* BEGIN *
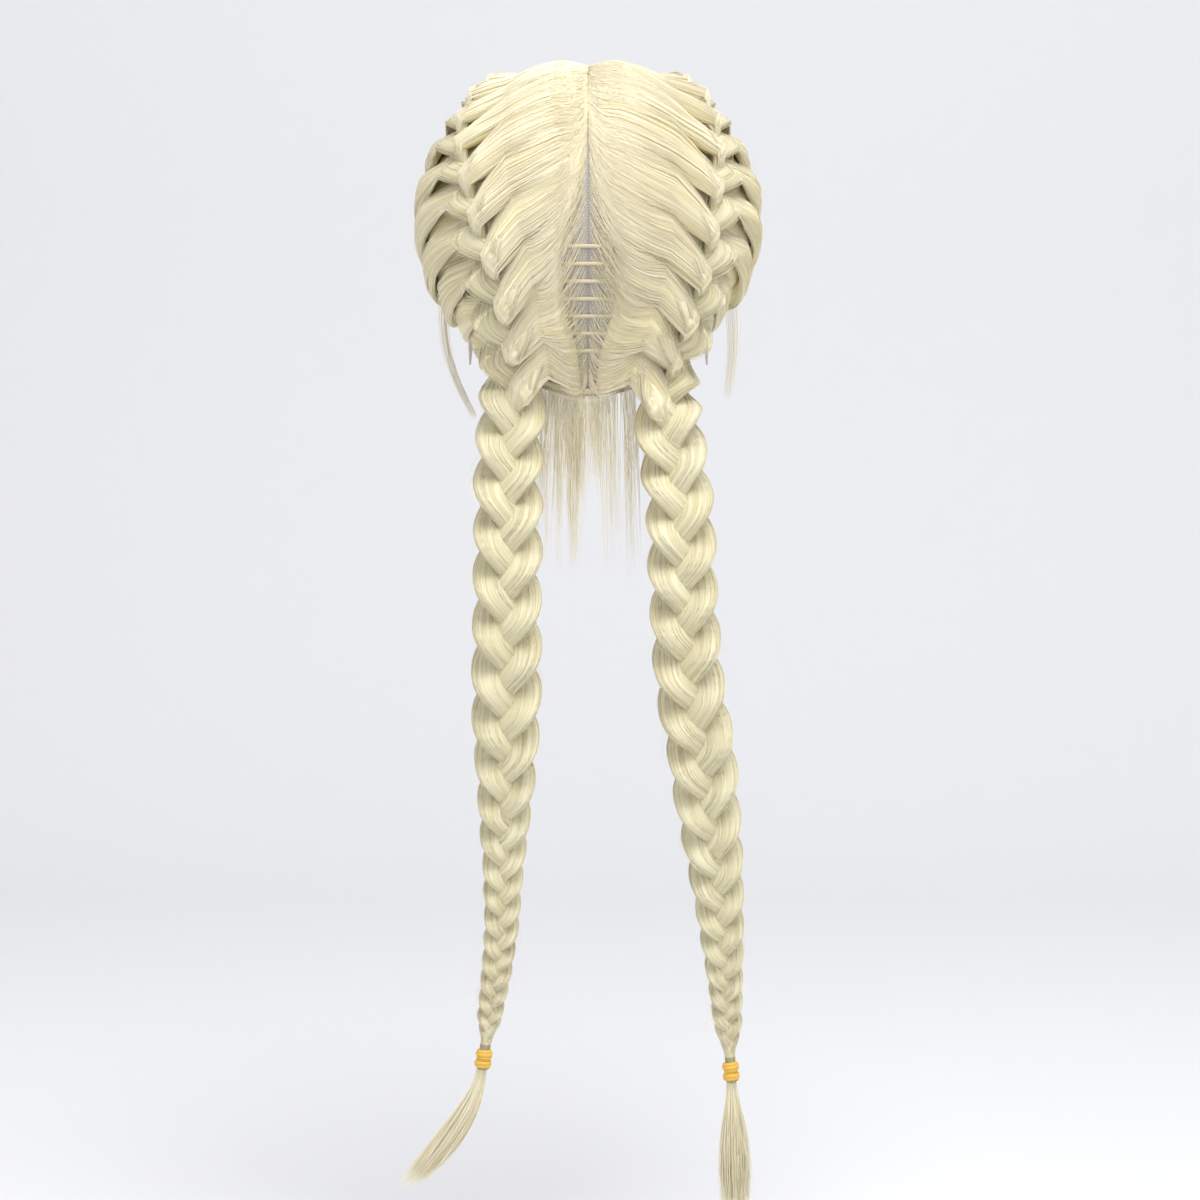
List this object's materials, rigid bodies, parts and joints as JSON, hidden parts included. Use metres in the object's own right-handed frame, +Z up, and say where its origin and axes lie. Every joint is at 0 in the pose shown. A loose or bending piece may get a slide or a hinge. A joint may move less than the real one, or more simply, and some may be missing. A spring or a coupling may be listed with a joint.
{
  "type": "pigtail wig",
  "caption": "Pale blonde lace front wig, parted in the centre and dressed as long hanging plaits closed with elastic ties.",
  "frame": {"origin": "crown of the cap, on its inside, where a head touches it", "axes": "+Z up, the back of the wig faces +Y, the wearer's left is +X"},
  "size_m": [0.2234, 0.1952, 0.7228],
  "materials": {
    "hair": "smooth pale blonde synthetic fibre with a soft sheen",
    "net": "greyish beige open net",
    "lace": "fine pinkish lace mesh",
    "weft": "sewn thread band",
    "elastic": "amber elastic, slightly glossy"
  },
  "bodies": {
    "root": {"wig_cap": "net", "lace_front": "lace", "weft_1": "weft", "weft_2": "weft", "weft_3": "weft", "weft_4": "weft", "weft_5": "weft", "weft_6": "weft", "weft_7": "weft", "nape_hair": "hair", "crown_hair_left": "hair", "side_hair_left": "hair", "braid_left": "hair", "tie_left": "elastic", "tail_left": "hair", "crown_hair_right": "hair", "side_hair_right": "hair", "braid_right": "hair", "tie_right": "elastic", "tail_right": "hair"}
  },
  "joints": []
}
* END *
REQUIRED WORK | Output the lines above verbatim and in full.

TASK RESPONSE |
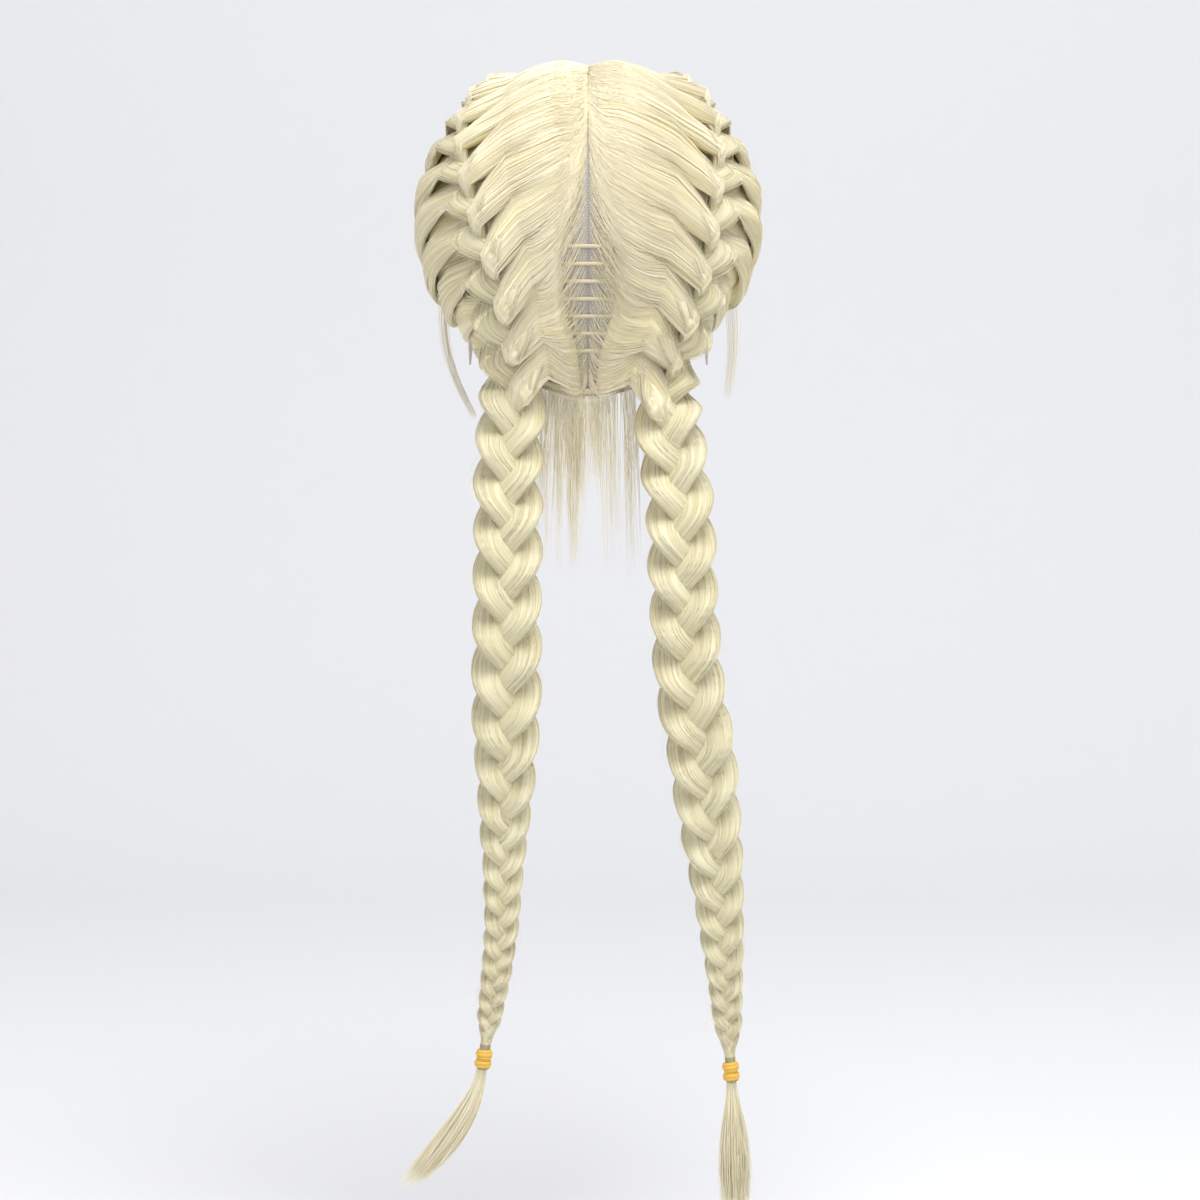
List this object's materials, rigid bodies, parts and joints as JSON, hidden parts included. Use metres in the object's own right-handed frame, +Z up, and say where its origin and axes lie. Every joint is at 0 in the pose shown. A loose or bending piece may get a slide or a hinge. A joint may move less than the real one, or more simply, and some may be missing. A spring or a coupling may be listed with a joint.
{
  "type": "pigtail wig",
  "caption": "Pale blonde lace front wig, parted in the centre and dressed as long hanging plaits closed with elastic ties.",
  "frame": {"origin": "crown of the cap, on its inside, where a head touches it", "axes": "+Z up, the back of the wig faces +Y, the wearer's left is +X"},
  "size_m": [0.2234, 0.1952, 0.7228],
  "materials": {
    "hair": "smooth pale blonde synthetic fibre with a soft sheen",
    "net": "greyish beige open net",
    "lace": "fine pinkish lace mesh",
    "weft": "sewn thread band",
    "elastic": "amber elastic, slightly glossy"
  },
  "bodies": {
    "root": {"wig_cap": "net", "lace_front": "lace", "weft_1": "weft", "weft_2": "weft", "weft_3": "weft", "weft_4": "weft", "weft_5": "weft", "weft_6": "weft", "weft_7": "weft", "nape_hair": "hair", "crown_hair_left": "hair", "side_hair_left": "hair", "braid_left": "hair", "tie_left": "elastic", "tail_left": "hair", "crown_hair_right": "hair", "side_hair_right": "hair", "braid_right": "hair", "tie_right": "elastic", "tail_right": "hair"}
  },
  "joints": []
}